R.A. Lautenschlager, executive director of the Atlantic Canada Conservation Data Centre, said targeting individual animals that pose a threat to humans, rather than all coyotes, is a better approach.
“That’s one of the problems with bounties – there’s not necessarily any selection,” he said from his office in Sackville, N.B.
But here’s the rub –
MacDonell confirmed he is planning to offer a bounty worth about $20 to members of Trappers’ Association of Nova Scotia, whose members caught 1,900 coyotes last year without a bounty.
While he conceded that a bounty would have little impact on the coyote population, he stressed that he felt compelled to do something. (emphasis added)
“I have a concern over who might be attacked or hurt or mauled,” he said. “I know (residents) are not going to call the head of the anglers and hunters if that happens – I’m going to get that call. It’s my responsibility to be more pro-active.”
He said he hopes a bounty will change the coyotes behaviour.
So the Minister actually believes that the bounty will have little effect on coyote behaviour.
But to cover his ass for future indiscretions on the part of their little provincial predator he is willing to use taxpayers dollars to put in place a job enhancement program for the benefit of local trappers.
Knowing how governments seem to work everywhere, that will probably be the full extent of the program.
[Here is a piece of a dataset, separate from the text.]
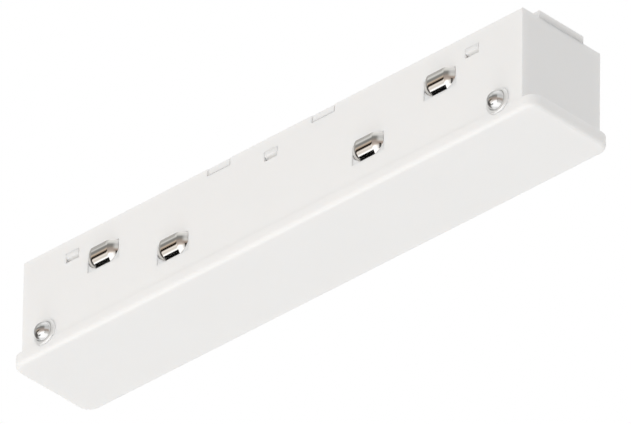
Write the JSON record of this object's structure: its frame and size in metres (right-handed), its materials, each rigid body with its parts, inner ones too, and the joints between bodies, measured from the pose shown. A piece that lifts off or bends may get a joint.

There is never money available to analyse and assess whether the program is effective and it is unlikely that the trappers would be able to operate in a National Park where the initial tragedy took place anyway.
As well, these laws are rarely set up with end dates, so the bounty program would no doubt carry on long past any reasonable time frame.
In the end it would be a cash cow for the trapping fraternity, who would be guaranteed an extra $20 for every coyote they trapped on top of the fur value. Which certainly would help keep their personal wolves away from the door.
BUT – The politicians will have DONE SOMETHING.
And that’s how we get dumb and useless laws on the books.